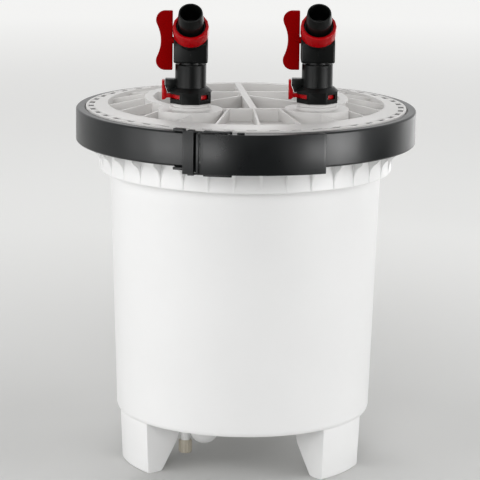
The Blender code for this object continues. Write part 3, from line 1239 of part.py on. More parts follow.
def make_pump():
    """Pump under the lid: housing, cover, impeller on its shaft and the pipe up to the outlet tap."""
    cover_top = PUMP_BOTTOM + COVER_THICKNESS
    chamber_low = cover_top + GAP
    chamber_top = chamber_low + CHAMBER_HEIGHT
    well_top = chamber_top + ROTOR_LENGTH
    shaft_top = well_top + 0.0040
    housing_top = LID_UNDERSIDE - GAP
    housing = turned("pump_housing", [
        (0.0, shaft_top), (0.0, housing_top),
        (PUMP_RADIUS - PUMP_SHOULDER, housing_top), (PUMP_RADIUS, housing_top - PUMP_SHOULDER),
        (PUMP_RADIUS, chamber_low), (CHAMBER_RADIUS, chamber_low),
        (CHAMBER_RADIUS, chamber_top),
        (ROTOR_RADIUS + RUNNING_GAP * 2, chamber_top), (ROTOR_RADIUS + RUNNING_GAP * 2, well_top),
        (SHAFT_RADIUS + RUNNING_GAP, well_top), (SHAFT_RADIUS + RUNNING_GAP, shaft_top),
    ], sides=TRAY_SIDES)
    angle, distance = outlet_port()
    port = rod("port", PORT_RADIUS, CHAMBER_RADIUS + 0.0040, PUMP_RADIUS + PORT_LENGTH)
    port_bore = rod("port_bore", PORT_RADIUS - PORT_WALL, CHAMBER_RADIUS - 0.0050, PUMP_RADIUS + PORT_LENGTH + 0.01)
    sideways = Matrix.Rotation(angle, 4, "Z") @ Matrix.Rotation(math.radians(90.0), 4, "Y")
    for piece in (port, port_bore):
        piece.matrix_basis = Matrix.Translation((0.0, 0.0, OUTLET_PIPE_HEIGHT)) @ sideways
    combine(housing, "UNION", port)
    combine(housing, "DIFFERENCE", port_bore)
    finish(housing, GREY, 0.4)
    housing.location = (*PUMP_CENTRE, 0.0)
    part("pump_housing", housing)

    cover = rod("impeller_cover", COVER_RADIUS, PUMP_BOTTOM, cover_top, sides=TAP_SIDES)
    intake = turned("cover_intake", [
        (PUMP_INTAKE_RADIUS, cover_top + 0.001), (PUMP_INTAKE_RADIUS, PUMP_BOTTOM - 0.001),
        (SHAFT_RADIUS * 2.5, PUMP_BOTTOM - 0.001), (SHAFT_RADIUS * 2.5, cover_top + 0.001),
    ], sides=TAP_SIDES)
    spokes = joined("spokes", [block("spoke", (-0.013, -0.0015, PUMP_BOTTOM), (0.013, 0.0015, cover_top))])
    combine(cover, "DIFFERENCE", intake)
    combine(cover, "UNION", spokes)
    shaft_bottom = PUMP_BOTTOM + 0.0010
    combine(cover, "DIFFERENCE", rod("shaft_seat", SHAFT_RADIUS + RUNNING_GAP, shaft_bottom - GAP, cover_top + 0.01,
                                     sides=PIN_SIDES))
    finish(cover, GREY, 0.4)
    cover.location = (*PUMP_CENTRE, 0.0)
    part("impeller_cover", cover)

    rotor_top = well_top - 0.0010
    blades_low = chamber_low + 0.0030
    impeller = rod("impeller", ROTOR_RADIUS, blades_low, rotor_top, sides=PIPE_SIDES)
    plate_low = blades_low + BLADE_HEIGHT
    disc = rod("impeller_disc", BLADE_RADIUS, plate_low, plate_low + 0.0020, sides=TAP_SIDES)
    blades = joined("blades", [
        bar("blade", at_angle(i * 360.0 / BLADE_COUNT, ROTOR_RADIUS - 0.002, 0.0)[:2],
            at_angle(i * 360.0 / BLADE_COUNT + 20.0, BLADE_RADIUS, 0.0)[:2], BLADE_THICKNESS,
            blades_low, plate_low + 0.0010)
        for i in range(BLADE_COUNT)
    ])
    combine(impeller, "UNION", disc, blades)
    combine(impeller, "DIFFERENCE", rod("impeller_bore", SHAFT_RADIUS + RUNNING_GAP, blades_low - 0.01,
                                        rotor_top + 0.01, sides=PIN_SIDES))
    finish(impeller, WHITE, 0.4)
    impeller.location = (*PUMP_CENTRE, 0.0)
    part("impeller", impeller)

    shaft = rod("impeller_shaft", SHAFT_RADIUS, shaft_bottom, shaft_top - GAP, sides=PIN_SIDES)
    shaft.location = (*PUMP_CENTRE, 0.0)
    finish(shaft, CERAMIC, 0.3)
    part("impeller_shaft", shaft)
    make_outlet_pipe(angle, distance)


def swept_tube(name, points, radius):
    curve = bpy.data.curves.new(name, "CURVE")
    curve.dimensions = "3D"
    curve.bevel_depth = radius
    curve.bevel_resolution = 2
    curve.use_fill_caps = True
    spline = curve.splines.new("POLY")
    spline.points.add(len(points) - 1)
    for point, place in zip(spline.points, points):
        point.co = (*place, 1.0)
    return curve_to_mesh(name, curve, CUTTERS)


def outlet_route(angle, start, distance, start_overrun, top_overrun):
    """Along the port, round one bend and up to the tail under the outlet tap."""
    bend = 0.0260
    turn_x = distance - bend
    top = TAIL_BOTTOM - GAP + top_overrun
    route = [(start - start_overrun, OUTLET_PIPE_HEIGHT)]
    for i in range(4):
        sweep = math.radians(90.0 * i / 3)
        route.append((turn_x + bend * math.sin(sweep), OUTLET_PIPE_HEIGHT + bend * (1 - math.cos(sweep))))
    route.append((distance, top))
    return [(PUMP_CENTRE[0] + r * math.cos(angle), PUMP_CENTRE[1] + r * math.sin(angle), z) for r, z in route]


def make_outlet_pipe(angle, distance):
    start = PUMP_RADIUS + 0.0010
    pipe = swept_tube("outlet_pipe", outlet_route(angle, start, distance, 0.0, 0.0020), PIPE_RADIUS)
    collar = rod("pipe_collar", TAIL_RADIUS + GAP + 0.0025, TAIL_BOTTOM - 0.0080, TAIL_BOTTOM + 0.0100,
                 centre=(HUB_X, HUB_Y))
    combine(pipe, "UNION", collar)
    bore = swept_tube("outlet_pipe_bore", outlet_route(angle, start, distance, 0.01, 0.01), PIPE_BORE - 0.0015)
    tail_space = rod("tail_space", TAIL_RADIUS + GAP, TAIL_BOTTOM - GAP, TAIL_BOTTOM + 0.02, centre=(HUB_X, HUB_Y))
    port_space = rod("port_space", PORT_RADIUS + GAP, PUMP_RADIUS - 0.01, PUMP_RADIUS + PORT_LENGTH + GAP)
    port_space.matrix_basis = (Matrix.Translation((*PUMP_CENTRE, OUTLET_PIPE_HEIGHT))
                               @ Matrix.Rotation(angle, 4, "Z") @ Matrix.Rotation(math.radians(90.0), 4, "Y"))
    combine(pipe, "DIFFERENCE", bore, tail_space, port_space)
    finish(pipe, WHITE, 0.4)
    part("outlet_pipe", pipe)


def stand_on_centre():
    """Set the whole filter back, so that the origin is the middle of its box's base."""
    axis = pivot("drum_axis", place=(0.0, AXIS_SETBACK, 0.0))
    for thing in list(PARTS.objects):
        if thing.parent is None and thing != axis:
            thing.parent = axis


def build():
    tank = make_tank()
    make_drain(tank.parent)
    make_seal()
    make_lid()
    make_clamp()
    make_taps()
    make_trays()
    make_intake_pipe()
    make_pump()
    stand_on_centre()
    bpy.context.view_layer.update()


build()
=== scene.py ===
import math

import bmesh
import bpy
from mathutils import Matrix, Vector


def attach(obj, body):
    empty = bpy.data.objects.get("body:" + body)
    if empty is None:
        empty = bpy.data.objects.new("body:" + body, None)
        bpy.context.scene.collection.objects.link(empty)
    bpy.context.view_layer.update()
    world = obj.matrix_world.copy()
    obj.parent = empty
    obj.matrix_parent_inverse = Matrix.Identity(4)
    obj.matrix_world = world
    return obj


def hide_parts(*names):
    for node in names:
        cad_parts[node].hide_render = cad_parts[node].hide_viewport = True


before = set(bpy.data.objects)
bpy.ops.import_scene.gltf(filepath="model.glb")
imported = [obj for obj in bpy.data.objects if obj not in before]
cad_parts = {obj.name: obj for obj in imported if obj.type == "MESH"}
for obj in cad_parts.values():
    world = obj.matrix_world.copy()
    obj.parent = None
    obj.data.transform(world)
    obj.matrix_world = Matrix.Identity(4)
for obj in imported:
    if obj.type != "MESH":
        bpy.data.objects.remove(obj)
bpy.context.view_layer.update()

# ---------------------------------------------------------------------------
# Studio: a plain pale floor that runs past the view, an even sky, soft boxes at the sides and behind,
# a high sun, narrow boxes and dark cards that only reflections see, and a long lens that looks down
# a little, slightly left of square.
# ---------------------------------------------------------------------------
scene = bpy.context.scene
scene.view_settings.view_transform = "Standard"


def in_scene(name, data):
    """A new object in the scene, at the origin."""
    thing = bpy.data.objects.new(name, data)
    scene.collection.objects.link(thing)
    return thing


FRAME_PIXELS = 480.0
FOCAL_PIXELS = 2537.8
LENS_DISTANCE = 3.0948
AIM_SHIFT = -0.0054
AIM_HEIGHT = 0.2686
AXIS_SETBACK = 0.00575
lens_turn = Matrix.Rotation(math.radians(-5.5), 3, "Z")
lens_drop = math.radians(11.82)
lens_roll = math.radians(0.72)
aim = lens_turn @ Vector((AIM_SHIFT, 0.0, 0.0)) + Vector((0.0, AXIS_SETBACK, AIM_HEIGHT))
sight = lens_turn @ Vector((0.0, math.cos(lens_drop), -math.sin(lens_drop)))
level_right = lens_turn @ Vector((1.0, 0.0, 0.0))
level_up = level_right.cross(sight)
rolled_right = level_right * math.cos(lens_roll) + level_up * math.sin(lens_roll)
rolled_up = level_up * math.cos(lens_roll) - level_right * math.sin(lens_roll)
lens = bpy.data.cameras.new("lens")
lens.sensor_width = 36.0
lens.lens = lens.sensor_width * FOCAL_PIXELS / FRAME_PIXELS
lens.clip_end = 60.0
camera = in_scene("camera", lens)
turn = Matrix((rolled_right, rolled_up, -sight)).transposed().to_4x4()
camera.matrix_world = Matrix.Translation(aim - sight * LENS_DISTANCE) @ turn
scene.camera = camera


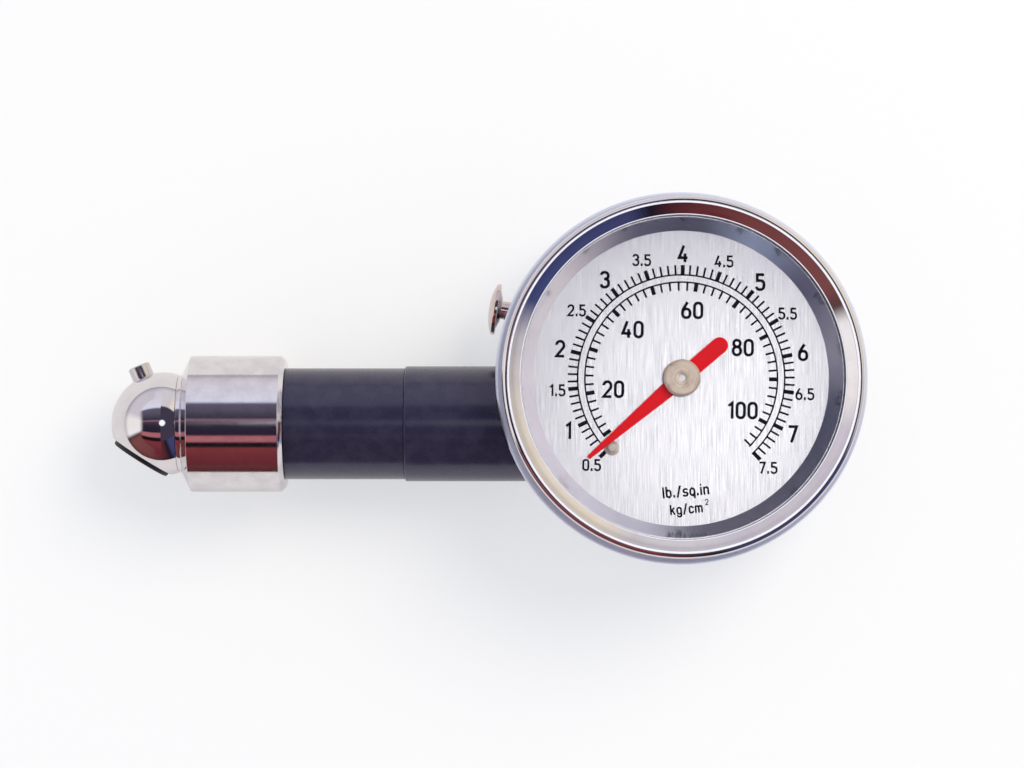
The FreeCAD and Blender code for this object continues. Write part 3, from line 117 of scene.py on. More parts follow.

┄┄┄┄┄┄┄┄┄┄

● Prompt
Only a number is wanted here: how many lines in the data above include the string "follow"?

● Output of the exercise
2